S.A. Collins hails from the San Francisco Bay Area where he lives with his (legal) husband, their daughter and, wonder of all wonders, a whirlwind of a granddaughter!

Along with two exotic looking cats, they happily live out the Republican Neo-Con nightmare. In their near 20 years together as a couple they’ve (truly) not had a single argument (doesn’t mean they haven’t debated passionately) – so they must be doing something right. Their home is filled with laughter and love whilst shouting at the top of their lungs (or very near to — it’s just how we communicate as a family) – something that causes great aggravation to the hubby who prefers solemn quietude (he’s seldom rewarded for his wishes – though he often tries). Science and knowledge reign supreme in their home and no topic is too sacred to discuss.

When not consumed with writing, Mr. Collins is a classically trained singer and has performed with several opera and operetta companies throughout California (under a different name). His tastes in music, the arts and with food are varied and eclectic. He can’t think of any other way to be. It’s the variety of life that sparks the imagination, after all.

In his day to day life (what he calls his “Clark Kent” gig ’cause writing is the Superman job), he wrestles with computers, servers and networks to keep things afloat in between his writings – though he often wishes things were simpler and less technically inclined. A good pen and a nice piece of paper would be just lovely, thank you very much.

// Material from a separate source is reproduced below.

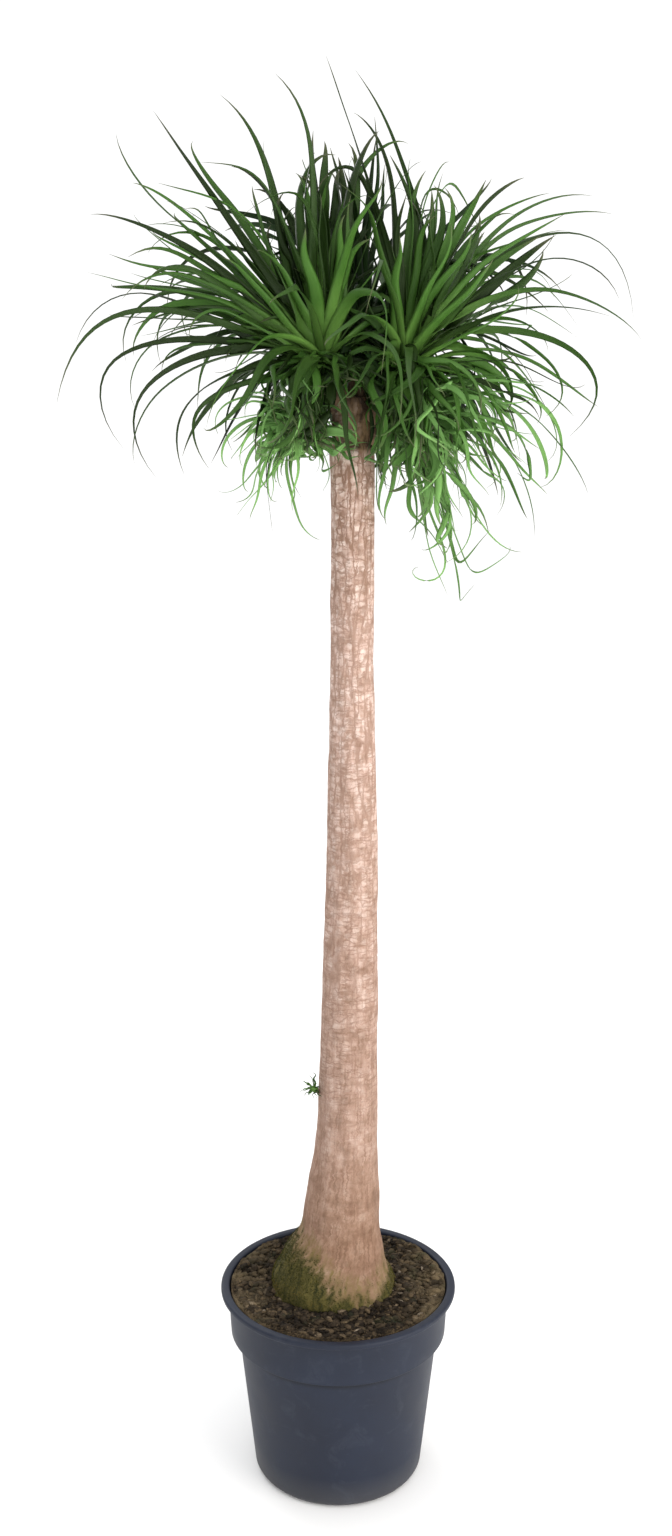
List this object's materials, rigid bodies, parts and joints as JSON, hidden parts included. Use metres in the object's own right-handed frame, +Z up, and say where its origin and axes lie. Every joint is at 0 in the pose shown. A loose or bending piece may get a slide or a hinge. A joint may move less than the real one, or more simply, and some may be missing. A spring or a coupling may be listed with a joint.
{
  "type": "potted ponytail palm",
  "caption": "Tall ponytail palm with a slender bark-covered stem, a swollen foot and a branched crown of narrow arching leaves, growing in a round plastic nursery pot.",
  "frame": {"origin": "middle of the pot's flat underside, on the surface that the pot stands on", "axes": "+Z up along the stem, -Y towards the plant's face, +X to the right of someone who looks at that face"},
  "size_m": [0.721, 0.5876, 1.969],
  "materials": {
    "pot_plastic": "matte dark blue-grey moulded plastic",
    "compost": "damp crumbly bark and peat compost",
    "bark": "dry pinkish tan bark with fine cracks",
    "leaf": "waxy mid-green leaf blade",
    "leaf_shaded": "waxy dark green leaf blade",
    "leaf_shoot": "soft fresh green blade of a young shoot"
  },
  "bodies": {
    "root": {"pot": "pot_plastic", "soil": "compost", "stem": "bark", "head_left": "leaf", "head_right": "leaf", "head_back": "leaf_shaded", "shoot_low_left": "leaf_shoot", "shoot_low_right": "leaf_shoot", "side_sprout": "leaf_shoot"}
  },
  "joints": []
}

Mr. Collins specializes in character study work. It is more important for him as an author that the reader comes away with a greater understanding of the characters, and the reasons they make the decisions they do, rather than the situations they are in. It is this deep dive into their manners, their experiences and how they process the world around them that make up the body of his work.